Stated task> Your task is to copy the lines between the line containing "# Base plate" and the line containing "obj.matrix_parent_inverse = Matrix.Identity(4)", counting both of those lines, and to emit nothing more.

— Start of Data records —

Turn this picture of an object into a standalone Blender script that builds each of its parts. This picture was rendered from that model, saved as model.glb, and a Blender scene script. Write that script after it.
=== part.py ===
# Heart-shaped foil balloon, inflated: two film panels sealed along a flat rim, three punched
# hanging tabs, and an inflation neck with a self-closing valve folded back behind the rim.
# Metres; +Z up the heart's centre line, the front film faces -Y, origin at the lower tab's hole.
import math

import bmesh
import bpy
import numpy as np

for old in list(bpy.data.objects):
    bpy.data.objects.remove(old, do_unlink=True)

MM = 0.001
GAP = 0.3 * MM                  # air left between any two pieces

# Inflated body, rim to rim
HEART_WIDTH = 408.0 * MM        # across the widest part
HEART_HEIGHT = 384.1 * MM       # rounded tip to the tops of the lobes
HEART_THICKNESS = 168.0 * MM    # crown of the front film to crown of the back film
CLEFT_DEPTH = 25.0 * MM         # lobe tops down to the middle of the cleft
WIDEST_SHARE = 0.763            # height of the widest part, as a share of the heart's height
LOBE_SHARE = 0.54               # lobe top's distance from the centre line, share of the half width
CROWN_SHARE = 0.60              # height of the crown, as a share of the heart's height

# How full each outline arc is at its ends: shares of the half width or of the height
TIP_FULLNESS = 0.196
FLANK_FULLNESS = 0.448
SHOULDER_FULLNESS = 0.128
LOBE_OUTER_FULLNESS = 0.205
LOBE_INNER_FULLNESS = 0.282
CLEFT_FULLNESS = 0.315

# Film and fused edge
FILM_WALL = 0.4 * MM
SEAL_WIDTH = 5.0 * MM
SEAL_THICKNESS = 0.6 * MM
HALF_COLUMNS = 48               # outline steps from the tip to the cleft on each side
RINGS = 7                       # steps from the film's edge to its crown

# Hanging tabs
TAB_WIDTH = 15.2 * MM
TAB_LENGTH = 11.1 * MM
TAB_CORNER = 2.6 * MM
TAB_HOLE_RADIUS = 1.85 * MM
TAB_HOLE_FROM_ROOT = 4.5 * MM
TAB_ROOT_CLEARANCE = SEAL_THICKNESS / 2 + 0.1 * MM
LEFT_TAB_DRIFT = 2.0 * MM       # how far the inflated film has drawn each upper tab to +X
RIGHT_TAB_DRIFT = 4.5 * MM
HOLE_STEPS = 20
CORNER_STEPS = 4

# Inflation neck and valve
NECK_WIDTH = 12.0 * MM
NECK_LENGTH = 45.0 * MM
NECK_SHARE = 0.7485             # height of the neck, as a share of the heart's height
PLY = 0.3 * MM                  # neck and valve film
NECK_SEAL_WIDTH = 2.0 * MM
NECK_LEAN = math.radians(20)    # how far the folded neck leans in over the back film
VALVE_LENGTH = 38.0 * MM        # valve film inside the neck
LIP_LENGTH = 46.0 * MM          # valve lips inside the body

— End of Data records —
— Start of Data records —

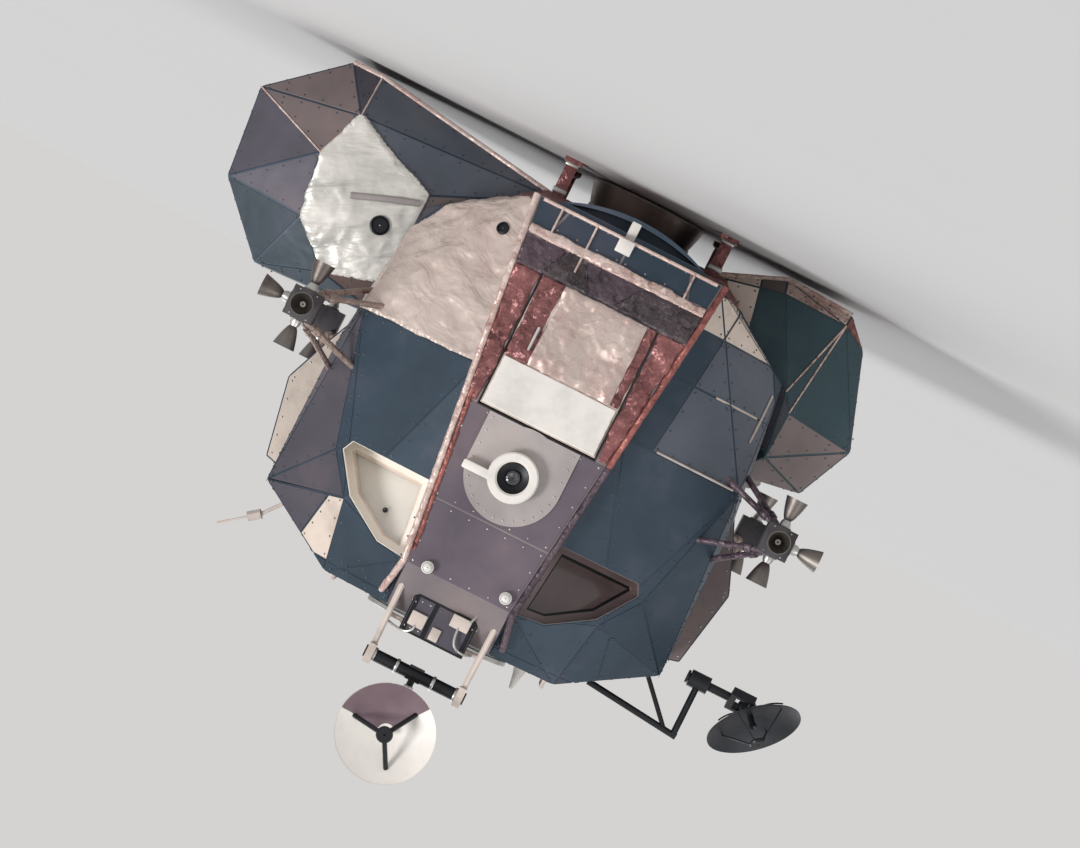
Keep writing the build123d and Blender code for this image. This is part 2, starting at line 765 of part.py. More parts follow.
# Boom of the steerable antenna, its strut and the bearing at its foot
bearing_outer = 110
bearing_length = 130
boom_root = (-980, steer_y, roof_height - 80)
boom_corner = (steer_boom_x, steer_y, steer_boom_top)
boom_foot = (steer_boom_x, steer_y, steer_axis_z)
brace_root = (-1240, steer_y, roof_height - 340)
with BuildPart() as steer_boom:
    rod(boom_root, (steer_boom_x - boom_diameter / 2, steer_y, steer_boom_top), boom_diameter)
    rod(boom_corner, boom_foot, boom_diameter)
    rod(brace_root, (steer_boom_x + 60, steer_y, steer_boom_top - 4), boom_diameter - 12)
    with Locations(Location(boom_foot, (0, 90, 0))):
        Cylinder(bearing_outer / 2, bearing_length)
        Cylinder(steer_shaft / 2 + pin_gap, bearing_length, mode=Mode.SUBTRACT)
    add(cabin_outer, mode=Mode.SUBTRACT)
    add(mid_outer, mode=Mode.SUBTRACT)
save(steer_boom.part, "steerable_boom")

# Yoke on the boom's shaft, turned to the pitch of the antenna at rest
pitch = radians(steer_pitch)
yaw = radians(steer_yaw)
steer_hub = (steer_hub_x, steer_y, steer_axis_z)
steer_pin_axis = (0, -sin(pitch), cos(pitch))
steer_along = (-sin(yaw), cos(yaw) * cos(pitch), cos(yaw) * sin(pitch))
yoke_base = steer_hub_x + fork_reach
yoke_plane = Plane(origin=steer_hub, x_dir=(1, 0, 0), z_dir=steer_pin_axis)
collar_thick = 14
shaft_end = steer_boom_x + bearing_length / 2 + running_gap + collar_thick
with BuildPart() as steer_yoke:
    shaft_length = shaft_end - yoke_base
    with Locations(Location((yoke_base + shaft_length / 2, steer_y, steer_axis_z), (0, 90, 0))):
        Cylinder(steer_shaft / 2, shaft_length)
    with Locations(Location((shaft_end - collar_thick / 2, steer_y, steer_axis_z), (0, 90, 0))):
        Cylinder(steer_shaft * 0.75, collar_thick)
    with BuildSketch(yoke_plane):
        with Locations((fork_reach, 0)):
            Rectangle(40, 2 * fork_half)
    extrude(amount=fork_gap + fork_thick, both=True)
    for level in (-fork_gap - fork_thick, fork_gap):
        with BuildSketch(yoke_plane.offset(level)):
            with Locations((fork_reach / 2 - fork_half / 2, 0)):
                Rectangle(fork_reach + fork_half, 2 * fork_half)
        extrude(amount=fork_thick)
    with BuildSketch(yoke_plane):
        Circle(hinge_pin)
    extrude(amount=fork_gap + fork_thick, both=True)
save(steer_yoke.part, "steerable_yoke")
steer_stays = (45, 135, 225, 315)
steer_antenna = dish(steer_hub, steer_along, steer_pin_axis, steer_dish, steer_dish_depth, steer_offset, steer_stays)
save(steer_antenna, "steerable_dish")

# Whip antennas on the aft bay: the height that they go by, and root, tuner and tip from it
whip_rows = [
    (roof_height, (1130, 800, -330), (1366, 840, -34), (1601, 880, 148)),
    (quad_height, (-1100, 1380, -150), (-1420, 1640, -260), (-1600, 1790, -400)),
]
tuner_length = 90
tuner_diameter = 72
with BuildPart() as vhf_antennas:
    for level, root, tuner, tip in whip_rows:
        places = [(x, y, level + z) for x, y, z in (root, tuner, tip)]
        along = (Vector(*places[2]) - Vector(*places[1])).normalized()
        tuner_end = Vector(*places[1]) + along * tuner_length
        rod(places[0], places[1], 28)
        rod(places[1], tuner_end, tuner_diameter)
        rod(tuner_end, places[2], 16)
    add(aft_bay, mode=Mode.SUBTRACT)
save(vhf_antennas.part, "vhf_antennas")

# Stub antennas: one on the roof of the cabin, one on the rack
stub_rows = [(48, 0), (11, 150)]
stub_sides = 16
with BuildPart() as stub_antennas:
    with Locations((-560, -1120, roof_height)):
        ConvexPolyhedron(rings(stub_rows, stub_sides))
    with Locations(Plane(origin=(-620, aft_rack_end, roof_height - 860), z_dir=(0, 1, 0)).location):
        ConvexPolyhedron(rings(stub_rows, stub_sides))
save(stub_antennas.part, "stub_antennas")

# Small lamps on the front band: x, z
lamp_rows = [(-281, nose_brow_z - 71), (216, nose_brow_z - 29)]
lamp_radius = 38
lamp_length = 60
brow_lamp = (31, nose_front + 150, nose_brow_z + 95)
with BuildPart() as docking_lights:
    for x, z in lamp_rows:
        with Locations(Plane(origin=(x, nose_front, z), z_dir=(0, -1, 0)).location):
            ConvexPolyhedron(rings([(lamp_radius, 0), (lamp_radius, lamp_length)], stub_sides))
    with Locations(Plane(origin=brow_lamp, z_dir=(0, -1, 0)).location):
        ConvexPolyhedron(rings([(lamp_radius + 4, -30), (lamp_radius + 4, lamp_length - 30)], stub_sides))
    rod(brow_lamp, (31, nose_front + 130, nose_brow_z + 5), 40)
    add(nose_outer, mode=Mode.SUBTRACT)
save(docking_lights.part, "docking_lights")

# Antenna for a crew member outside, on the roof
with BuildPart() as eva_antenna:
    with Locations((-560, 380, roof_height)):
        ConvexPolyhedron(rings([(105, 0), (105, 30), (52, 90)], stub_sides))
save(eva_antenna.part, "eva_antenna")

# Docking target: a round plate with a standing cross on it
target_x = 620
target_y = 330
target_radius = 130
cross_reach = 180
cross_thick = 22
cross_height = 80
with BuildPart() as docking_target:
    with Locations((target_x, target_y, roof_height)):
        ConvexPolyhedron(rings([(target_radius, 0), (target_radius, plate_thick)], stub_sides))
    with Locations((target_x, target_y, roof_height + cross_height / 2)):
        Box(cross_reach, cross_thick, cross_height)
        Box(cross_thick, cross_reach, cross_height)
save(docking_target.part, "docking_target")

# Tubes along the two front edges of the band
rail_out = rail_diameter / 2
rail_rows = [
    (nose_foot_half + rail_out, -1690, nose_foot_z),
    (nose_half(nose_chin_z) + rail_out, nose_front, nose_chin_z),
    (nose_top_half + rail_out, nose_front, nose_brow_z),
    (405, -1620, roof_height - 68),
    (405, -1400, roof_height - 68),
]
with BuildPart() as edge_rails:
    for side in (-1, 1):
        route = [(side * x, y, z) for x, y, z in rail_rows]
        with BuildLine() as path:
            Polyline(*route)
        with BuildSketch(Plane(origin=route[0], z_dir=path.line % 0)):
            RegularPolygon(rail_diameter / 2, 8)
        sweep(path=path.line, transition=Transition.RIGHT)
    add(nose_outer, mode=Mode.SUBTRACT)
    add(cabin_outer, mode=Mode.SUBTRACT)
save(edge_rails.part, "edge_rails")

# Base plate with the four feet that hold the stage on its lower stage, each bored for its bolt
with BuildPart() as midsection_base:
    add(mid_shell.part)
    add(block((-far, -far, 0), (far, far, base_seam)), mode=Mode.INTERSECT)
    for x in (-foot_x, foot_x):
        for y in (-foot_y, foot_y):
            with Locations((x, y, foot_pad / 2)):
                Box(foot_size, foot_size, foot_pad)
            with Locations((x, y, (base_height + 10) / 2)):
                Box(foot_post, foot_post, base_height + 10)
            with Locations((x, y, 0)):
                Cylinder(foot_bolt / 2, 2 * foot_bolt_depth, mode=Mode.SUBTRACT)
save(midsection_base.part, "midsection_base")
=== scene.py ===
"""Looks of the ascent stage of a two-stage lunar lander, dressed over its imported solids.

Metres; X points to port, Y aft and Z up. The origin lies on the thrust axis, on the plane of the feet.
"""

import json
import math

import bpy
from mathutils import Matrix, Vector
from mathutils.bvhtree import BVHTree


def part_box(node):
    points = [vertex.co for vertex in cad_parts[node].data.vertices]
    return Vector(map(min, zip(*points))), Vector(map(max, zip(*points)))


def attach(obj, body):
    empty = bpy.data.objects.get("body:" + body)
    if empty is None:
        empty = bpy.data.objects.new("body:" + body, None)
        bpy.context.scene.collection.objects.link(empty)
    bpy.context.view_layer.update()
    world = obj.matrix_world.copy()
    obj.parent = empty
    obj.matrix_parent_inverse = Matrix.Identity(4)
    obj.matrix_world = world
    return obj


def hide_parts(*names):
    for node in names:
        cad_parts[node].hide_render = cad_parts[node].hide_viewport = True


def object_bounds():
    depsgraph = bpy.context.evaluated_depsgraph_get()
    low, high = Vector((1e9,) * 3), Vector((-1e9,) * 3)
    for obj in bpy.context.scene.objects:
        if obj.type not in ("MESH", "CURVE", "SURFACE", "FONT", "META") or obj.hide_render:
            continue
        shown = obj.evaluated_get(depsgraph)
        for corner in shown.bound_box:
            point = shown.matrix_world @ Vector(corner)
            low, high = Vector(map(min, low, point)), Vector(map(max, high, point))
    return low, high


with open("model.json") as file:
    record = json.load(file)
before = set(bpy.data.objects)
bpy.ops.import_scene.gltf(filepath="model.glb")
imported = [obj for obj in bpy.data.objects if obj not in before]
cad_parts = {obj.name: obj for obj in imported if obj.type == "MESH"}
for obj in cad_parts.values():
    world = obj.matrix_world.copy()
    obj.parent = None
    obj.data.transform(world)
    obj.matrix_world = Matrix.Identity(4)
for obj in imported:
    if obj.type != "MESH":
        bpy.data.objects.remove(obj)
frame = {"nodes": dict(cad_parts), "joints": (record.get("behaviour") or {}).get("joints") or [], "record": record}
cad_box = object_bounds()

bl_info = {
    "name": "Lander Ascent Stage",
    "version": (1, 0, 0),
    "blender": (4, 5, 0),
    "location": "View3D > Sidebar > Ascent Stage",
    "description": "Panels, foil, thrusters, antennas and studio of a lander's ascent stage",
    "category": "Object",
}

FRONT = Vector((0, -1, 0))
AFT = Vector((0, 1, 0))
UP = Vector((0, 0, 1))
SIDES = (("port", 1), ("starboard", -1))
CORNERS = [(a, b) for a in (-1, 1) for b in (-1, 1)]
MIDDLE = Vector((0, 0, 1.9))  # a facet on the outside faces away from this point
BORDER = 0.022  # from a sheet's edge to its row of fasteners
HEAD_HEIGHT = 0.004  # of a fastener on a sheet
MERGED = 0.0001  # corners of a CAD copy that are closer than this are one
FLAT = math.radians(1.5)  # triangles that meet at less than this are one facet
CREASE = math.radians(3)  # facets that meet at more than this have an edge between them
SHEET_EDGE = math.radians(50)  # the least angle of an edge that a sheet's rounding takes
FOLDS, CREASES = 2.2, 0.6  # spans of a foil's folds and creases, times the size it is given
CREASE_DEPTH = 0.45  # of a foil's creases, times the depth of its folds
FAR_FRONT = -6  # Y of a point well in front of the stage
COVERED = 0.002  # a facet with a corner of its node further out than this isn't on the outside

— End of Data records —
— Start of Data records —

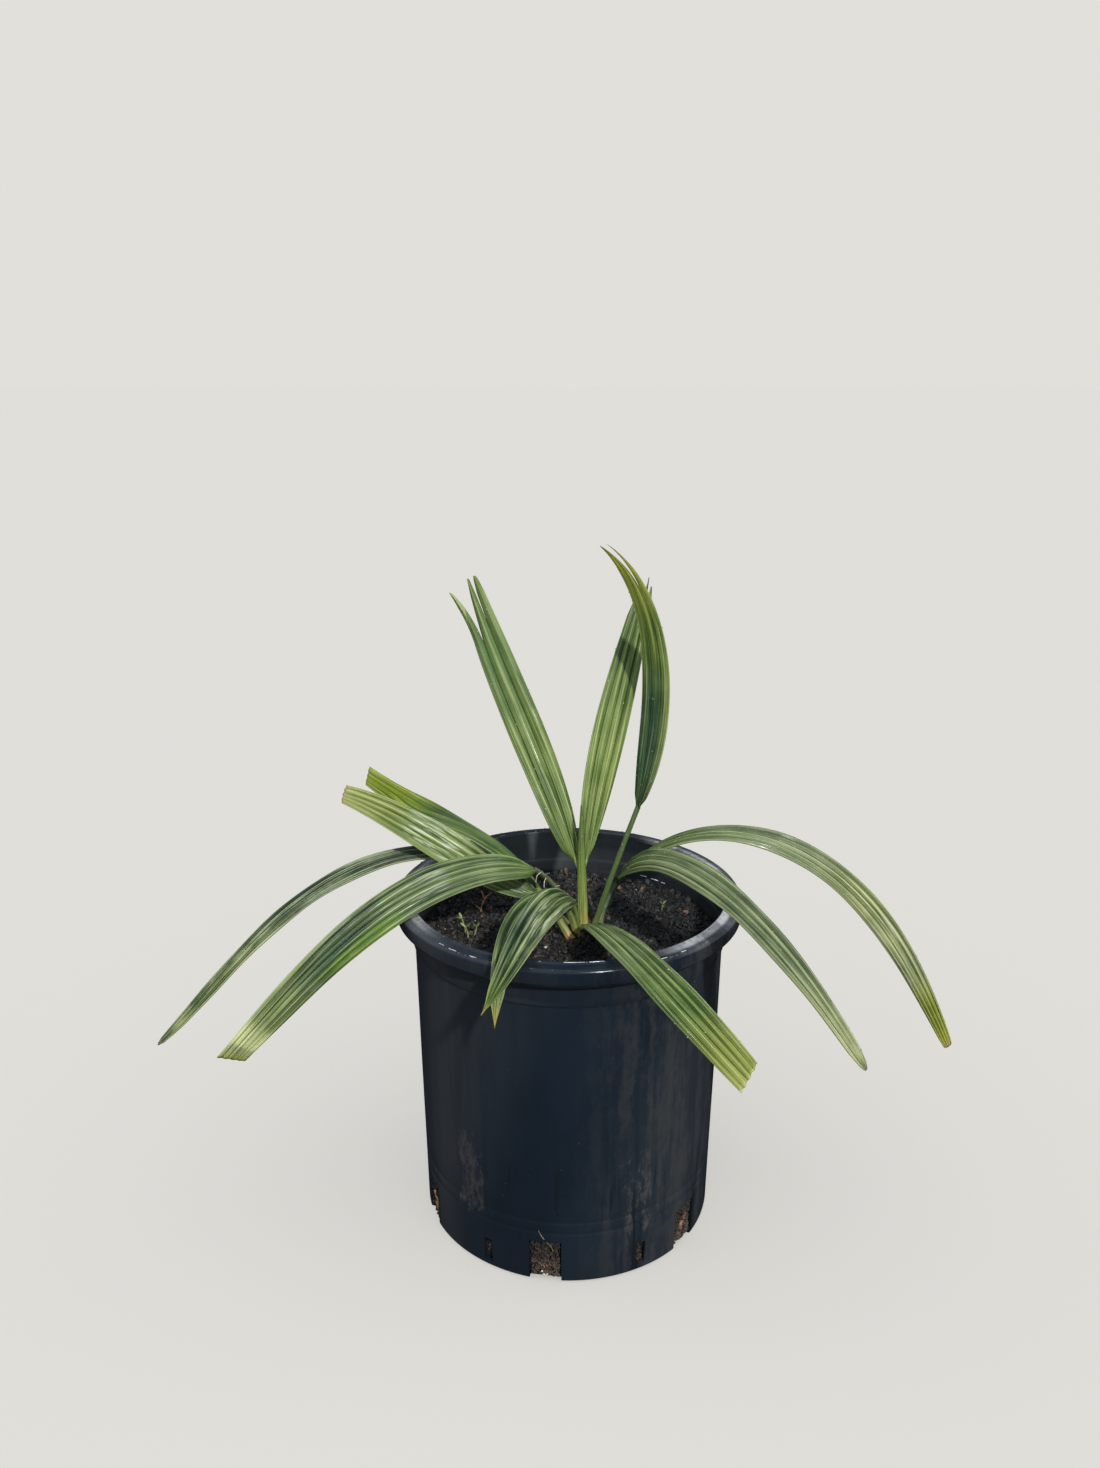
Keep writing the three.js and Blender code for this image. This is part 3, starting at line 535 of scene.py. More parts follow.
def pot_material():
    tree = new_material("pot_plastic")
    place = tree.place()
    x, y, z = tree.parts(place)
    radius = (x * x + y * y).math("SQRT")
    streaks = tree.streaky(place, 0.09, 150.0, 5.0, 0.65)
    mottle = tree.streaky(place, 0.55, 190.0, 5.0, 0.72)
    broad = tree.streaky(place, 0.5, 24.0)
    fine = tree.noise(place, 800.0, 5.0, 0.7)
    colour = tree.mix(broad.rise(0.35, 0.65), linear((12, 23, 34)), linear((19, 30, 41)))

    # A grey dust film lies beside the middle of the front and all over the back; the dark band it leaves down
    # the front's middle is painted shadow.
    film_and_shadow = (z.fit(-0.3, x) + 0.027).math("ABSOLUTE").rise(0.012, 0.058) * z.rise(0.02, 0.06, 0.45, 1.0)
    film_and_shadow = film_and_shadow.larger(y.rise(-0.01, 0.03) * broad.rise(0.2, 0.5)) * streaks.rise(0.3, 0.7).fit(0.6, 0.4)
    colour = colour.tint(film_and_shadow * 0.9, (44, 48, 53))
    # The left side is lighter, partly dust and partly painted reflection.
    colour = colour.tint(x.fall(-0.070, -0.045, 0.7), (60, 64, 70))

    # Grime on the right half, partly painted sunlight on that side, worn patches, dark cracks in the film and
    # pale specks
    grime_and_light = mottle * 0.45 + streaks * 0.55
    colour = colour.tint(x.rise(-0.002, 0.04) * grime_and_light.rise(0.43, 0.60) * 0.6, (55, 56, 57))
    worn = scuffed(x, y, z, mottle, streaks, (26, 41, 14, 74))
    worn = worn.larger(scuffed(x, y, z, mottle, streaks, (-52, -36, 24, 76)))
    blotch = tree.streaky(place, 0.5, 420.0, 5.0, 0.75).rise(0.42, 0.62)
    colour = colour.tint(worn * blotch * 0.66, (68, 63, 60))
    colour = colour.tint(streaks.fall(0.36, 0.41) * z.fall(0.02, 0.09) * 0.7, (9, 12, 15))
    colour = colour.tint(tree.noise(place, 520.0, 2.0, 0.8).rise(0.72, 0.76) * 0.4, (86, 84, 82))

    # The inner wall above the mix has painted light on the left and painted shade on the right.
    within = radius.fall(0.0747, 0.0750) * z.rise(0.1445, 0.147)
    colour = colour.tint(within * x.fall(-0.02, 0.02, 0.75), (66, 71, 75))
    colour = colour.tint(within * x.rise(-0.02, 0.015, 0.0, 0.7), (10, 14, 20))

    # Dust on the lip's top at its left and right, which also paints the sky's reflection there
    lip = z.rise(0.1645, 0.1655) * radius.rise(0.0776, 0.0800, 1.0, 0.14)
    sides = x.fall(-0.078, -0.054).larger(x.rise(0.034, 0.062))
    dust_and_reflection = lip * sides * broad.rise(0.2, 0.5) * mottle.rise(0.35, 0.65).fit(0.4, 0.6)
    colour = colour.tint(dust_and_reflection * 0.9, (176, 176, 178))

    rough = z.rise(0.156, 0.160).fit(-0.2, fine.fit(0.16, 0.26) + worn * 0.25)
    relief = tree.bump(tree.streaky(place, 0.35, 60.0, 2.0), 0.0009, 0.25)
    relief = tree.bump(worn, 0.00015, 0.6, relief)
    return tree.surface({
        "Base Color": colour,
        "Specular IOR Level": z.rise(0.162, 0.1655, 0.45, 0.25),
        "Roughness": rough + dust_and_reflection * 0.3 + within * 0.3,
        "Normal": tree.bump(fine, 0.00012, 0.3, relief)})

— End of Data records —

Worked answer>
# Base plate with the four feet that hold the stage on its lower stage, each bored for its bolt
with BuildPart() as midsection_base:
    add(mid_shell.part)
    add(block((-far, -far, 0), (far, far, base_seam)), mode=Mode.INTERSECT)
    for x in (-foot_x, foot_x):
        for y in (-foot_y, foot_y):
            with Locations((x, y, foot_pad / 2)):
                Box(foot_size, foot_size, foot_pad)
            with Locations((x, y, (base_height + 10) / 2)):
                Box(foot_post, foot_post, base_height + 10)
            with Locations((x, y, 0)):
                Cylinder(foot_bolt / 2, 2 * foot_bolt_depth, mode=Mode.SUBTRACT)
save(midsection_base.part, "midsection_base")
=== scene.py ===
"""Looks of the ascent stage of a two-stage lunar lander, dressed over its imported solids.

Metres; X points to port, Y aft and Z up. The origin lies on the thrust axis, on the plane of the feet.
"""

import json
import math

import bpy
from mathutils import Matrix, Vector
from mathutils.bvhtree import BVHTree


def part_box(node):
    points = [vertex.co for vertex in cad_parts[node].data.vertices]
    return Vector(map(min, zip(*points))), Vector(map(max, zip(*points)))


def attach(obj, body):
    empty = bpy.data.objects.get("body:" + body)
    if empty is None:
        empty = bpy.data.objects.new("body:" + body, None)
        bpy.context.scene.collection.objects.link(empty)
    bpy.context.view_layer.update()
    world = obj.matrix_world.copy()
    obj.parent = empty
    obj.matrix_parent_inverse = Matrix.Identity(4)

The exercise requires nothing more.